Problem statement:
Set down the lines from the one containing "for number in" to the one containing "NODES[node].hide_render = NODES[node].hide_viewport", both lines included, exactly as they stand and with no other lines.

— begin Data supplied —

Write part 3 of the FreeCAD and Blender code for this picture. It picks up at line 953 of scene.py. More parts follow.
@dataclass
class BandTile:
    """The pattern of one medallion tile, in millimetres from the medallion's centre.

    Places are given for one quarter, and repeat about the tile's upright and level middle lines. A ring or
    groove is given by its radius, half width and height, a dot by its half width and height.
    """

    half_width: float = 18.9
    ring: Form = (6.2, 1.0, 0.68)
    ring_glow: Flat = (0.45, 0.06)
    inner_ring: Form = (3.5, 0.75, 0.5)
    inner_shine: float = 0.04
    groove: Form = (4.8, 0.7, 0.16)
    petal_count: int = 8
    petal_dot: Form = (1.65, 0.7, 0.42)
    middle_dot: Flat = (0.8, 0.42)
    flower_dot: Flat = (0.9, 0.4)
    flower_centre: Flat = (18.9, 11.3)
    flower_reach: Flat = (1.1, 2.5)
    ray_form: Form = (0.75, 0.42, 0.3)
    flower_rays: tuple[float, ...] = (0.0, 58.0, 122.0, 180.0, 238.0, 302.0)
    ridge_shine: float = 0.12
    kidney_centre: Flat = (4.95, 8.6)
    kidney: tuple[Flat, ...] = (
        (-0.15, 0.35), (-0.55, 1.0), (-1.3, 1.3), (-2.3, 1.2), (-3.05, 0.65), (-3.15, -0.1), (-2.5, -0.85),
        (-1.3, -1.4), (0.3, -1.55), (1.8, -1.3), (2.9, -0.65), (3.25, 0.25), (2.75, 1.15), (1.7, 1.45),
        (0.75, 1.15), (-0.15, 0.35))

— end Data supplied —
— begin Data supplied —

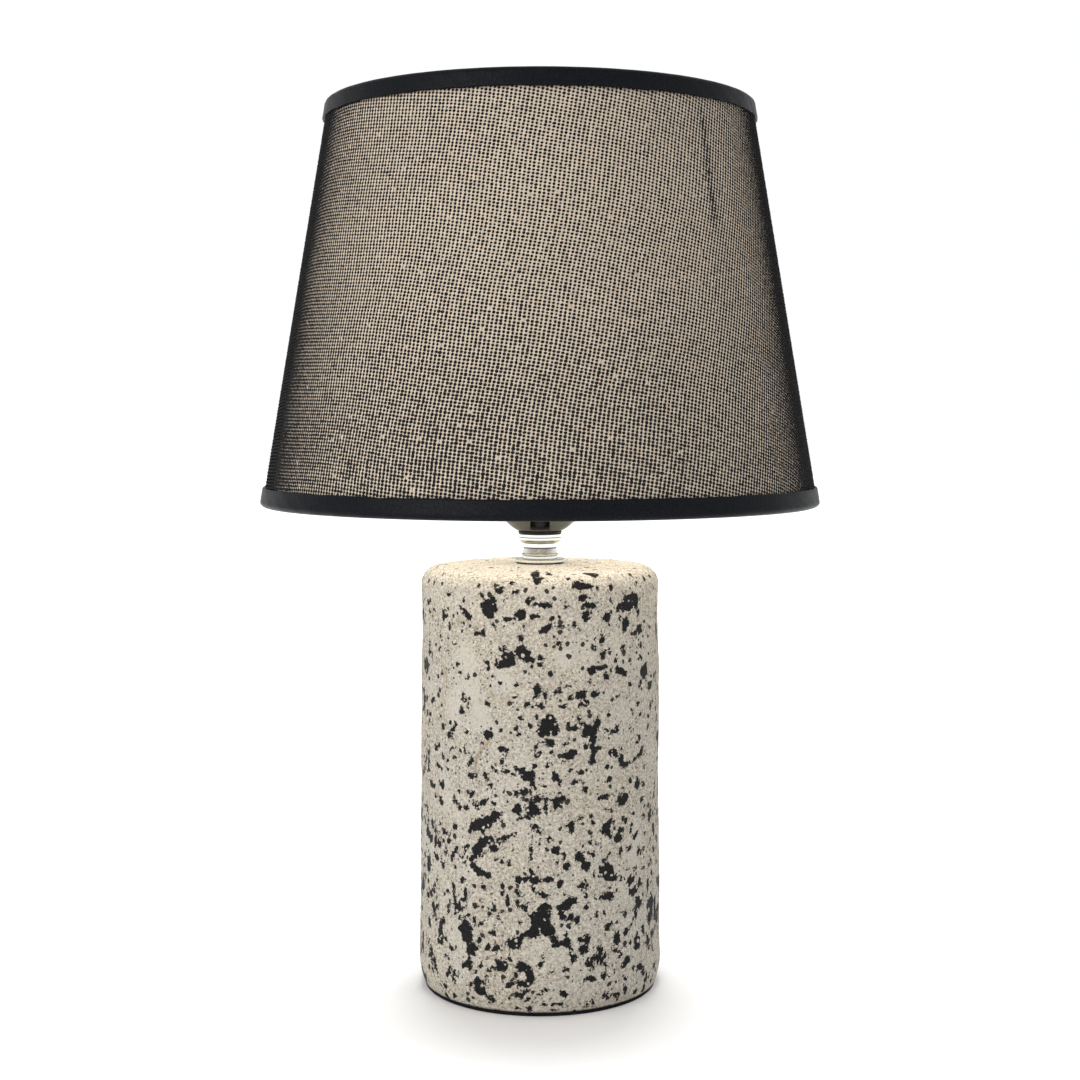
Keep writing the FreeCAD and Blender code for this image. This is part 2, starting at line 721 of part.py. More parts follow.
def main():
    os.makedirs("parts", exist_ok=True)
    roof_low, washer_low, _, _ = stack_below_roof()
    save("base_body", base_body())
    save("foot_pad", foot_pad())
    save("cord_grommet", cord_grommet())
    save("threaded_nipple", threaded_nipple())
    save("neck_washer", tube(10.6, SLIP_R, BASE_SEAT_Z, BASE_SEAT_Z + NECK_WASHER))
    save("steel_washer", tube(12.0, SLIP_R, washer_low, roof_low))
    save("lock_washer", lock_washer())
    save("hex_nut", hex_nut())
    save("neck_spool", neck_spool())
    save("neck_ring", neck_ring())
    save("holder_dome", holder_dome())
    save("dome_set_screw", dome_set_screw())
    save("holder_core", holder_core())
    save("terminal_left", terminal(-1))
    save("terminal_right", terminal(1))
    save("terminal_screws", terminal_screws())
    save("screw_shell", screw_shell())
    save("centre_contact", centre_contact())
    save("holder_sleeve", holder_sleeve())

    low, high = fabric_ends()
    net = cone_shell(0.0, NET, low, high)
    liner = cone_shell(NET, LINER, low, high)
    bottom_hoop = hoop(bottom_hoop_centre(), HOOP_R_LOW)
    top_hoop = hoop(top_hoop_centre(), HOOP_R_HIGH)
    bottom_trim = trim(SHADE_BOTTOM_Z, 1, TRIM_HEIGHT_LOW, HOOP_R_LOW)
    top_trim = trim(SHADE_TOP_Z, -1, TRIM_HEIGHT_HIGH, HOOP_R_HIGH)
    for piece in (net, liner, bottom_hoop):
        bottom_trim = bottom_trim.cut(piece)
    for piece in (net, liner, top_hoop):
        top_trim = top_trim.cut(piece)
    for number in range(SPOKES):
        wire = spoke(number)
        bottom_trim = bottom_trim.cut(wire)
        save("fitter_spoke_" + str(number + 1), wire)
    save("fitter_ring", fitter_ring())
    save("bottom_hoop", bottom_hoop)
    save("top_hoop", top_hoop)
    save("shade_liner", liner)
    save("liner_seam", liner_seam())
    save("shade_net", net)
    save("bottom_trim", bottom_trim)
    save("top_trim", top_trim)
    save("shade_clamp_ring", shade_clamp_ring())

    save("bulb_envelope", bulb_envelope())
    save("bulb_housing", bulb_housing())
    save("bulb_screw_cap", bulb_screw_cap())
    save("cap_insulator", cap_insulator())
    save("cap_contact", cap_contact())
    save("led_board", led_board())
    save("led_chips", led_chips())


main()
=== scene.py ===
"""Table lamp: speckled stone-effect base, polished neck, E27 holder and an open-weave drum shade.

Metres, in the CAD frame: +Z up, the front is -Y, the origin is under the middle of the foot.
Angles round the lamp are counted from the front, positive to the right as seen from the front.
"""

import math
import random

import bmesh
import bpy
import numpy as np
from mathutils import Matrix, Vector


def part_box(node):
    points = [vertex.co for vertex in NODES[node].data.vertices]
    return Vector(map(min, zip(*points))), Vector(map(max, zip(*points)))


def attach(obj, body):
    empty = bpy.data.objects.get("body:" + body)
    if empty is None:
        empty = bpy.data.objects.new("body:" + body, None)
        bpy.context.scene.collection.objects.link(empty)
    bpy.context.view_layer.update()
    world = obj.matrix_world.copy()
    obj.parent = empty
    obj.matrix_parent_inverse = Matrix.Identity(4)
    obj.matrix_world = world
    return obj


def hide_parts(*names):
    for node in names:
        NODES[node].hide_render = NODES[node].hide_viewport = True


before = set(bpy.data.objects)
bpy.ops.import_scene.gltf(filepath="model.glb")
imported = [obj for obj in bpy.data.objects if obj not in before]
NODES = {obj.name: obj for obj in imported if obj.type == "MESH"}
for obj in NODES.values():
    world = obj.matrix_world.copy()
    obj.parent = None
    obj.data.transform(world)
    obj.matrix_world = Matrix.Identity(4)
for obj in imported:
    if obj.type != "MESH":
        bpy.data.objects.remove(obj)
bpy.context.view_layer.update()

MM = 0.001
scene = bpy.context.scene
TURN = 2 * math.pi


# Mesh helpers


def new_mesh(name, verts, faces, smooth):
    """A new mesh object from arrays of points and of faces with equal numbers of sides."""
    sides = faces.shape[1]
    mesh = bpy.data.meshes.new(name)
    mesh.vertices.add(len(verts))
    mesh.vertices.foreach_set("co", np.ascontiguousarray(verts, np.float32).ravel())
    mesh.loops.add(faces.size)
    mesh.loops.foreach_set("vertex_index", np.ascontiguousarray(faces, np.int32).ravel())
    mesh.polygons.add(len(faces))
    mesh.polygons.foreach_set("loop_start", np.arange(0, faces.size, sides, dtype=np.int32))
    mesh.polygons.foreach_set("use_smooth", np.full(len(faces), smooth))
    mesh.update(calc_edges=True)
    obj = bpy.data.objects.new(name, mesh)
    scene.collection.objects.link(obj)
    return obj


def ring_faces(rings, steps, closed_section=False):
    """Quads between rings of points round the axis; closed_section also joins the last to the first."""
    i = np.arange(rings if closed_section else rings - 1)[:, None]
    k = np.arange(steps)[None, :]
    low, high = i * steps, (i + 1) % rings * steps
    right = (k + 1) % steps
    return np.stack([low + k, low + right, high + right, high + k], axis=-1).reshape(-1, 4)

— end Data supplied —

Complete answer:
    for number in range(SPOKES):
        wire = spoke(number)
        bottom_trim = bottom_trim.cut(wire)
        save("fitter_spoke_" + str(number + 1), wire)
    save("fitter_ring", fitter_ring())
    save("bottom_hoop", bottom_hoop)
    save("top_hoop", top_hoop)
    save("shade_liner", liner)
    save("liner_seam", liner_seam())
    save("shade_net", net)
    save("bottom_trim", bottom_trim)
    save("top_trim", top_trim)
    save("shade_clamp_ring", shade_clamp_ring())

    save("bulb_envelope", bulb_envelope())
    save("bulb_housing", bulb_housing())
    save("bulb_screw_cap", bulb_screw_cap())
    save("cap_insulator", cap_insulator())
    save("cap_contact", cap_contact())
    save("led_board", led_board())
    save("led_chips", led_chips())


main()
=== scene.py ===
"""Table lamp: speckled stone-effect base, polished neck, E27 holder and an open-weave drum shade.

Metres, in the CAD frame: +Z up, the front is -Y, the origin is under the middle of the foot.
Angles round the lamp are counted from the front, positive to the right as seen from the front.
"""

import math
import random

import bmesh
import bpy
import numpy as np
from mathutils import Matrix, Vector


def part_box(node):
    points = [vertex.co for vertex in NODES[node].data.vertices]
    return Vector(map(min, zip(*points))), Vector(map(max, zip(*points)))


def attach(obj, body):
    empty = bpy.data.objects.get("body:" + body)
    if empty is None:
        empty = bpy.data.objects.new("body:" + body, None)
        bpy.context.scene.collection.objects.link(empty)
    bpy.context.view_layer.update()
    world = obj.matrix_world.copy()
    obj.parent = empty
    obj.matrix_parent_inverse = Matrix.Identity(4)
    obj.matrix_world = world
    return obj


def hide_parts(*names):
    for node in names:
        NODES[node].hide_render = NODES[node].hide_viewport = True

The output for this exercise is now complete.